• _What is asked_
Reproduce the full listing that appears beneath this instruction exactly.

_ _ _ _ _ _ _

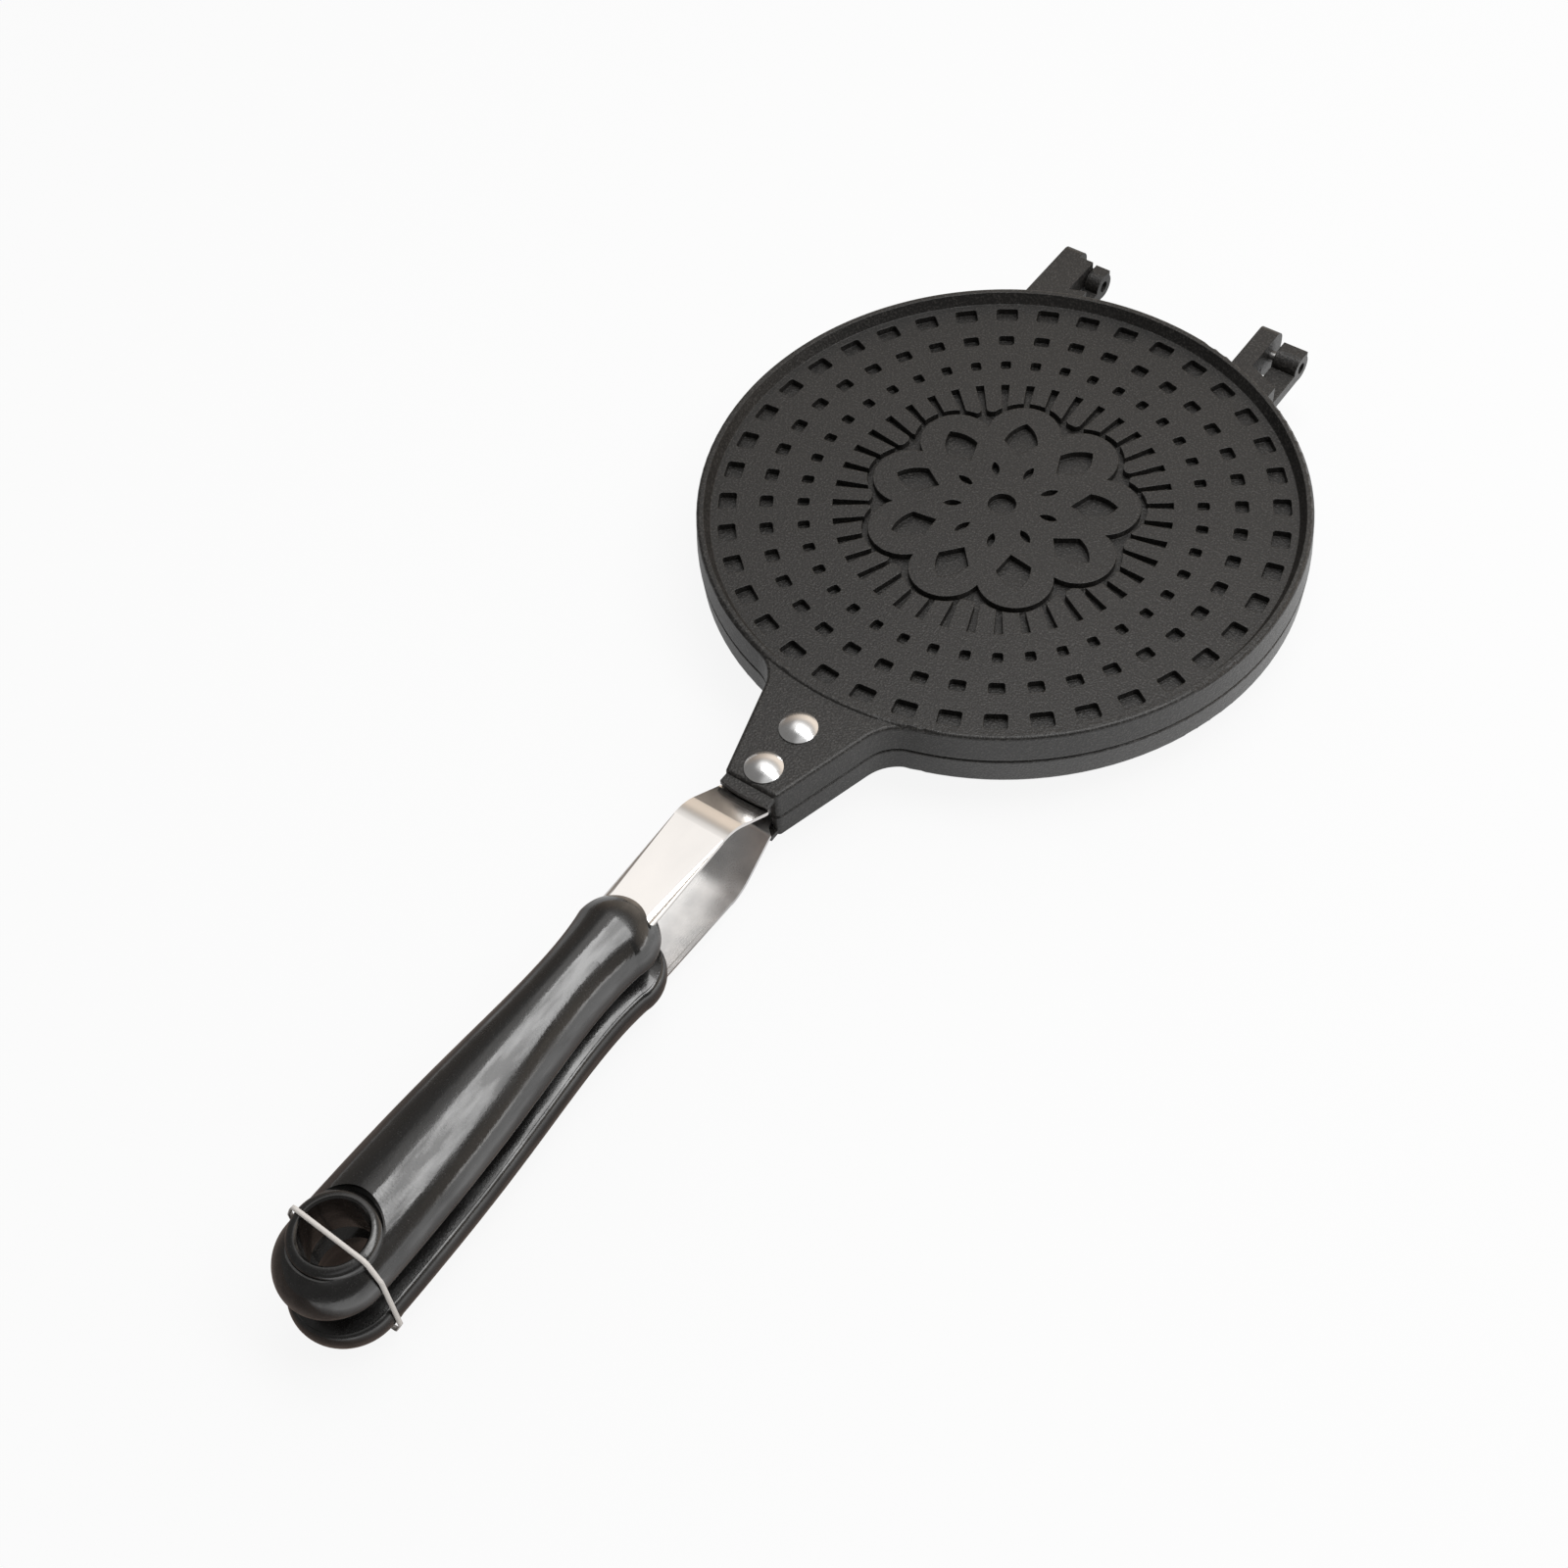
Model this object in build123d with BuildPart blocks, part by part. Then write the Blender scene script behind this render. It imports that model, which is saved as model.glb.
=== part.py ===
from build123d import *
import math
import os

os.makedirs("parts", exist_ok=True)

# An egg roll waffle maker: two round cast plates on a hinge, each with a handle.
# Millimetres, +Z up. The origin is the middle of the plates, on the plane of the
# lower rim. The handle points to -Y and the hinge is at +Y.
# The lower half mirrors the upper half about the parting plane, but for the hinge.

# Plates
plate_radius = 100.0
plates_height = 21.0
parting_gap = 0.3
wall_draft = 3.8
edge_rounding = 1.2
parting_edge_rounding = 0.7
recess_radius = 97.0
recess_depth = 3.7
recess_slope = 27.0
cavity_radius = 93.0
cavity_depth = 1.5
cavity_slope = 30.0

parting_height = plates_height / 2
parting_plane = Plane.XY.offset(parting_height)
seam_height = parting_height + parting_gap / 2
field_height = plates_height - recess_depth
cavity_height = seam_height + cavity_depth

# Pattern of the plates: rings of pockets around a flower, sunk on the outside and
# raised by less in the baking cavity
pocket_count = 40
pocket_step = 360 / pocket_count
first_pocket = -90 + pocket_step / 2
sunk_depth = 2.5
relief_height = 1.0
outer_ring_radius = 89.75
outer_pocket_across = 7.3
outer_pocket_radial = 5.8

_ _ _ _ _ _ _

• _Response below_
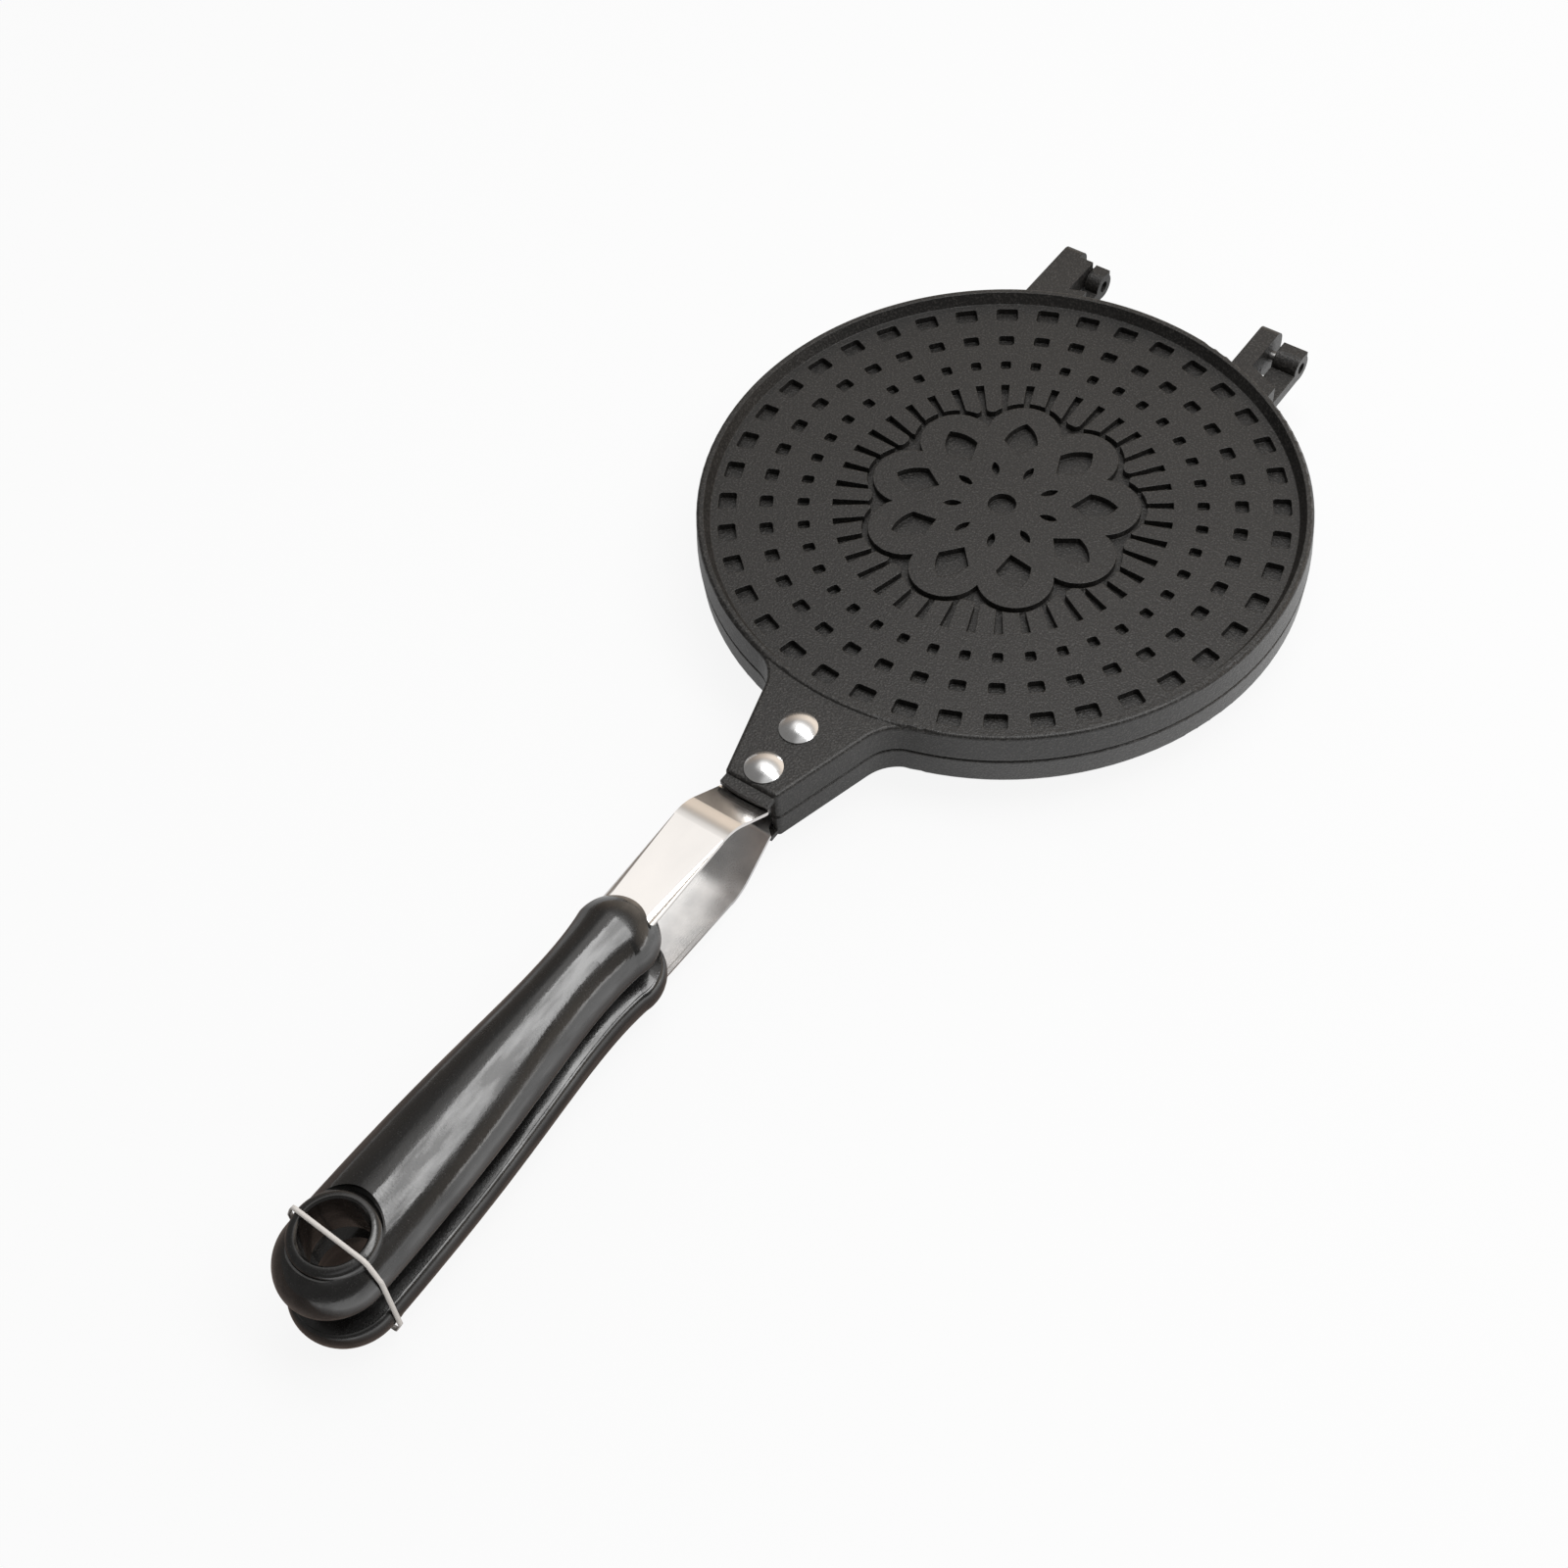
Model this object in build123d with BuildPart blocks, part by part. Then write the Blender scene script behind this render. It imports that model, which is saved as model.glb.
=== part.py ===
from build123d import *
import math
import os

os.makedirs("parts", exist_ok=True)

# An egg roll waffle maker: two round cast plates on a hinge, each with a handle.
# Millimetres, +Z up. The origin is the middle of the plates, on the plane of the
# lower rim. The handle points to -Y and the hinge is at +Y.
# The lower half mirrors the upper half about the parting plane, but for the hinge.

# Plates
plate_radius = 100.0
plates_height = 21.0
parting_gap = 0.3
wall_draft = 3.8
edge_rounding = 1.2
parting_edge_rounding = 0.7
recess_radius = 97.0
recess_depth = 3.7
recess_slope = 27.0
cavity_radius = 93.0
cavity_depth = 1.5
cavity_slope = 30.0

parting_height = plates_height / 2
parting_plane = Plane.XY.offset(parting_height)
seam_height = parting_height + parting_gap / 2
field_height = plates_height - recess_depth
cavity_height = seam_height + cavity_depth

# Pattern of the plates: rings of pockets around a flower, sunk on the outside and
# raised by less in the baking cavity
pocket_count = 40
pocket_step = 360 / pocket_count
first_pocket = -90 + pocket_step / 2
sunk_depth = 2.5
relief_height = 1.0
outer_ring_radius = 89.75
outer_pocket_across = 7.3
outer_pocket_radial = 5.8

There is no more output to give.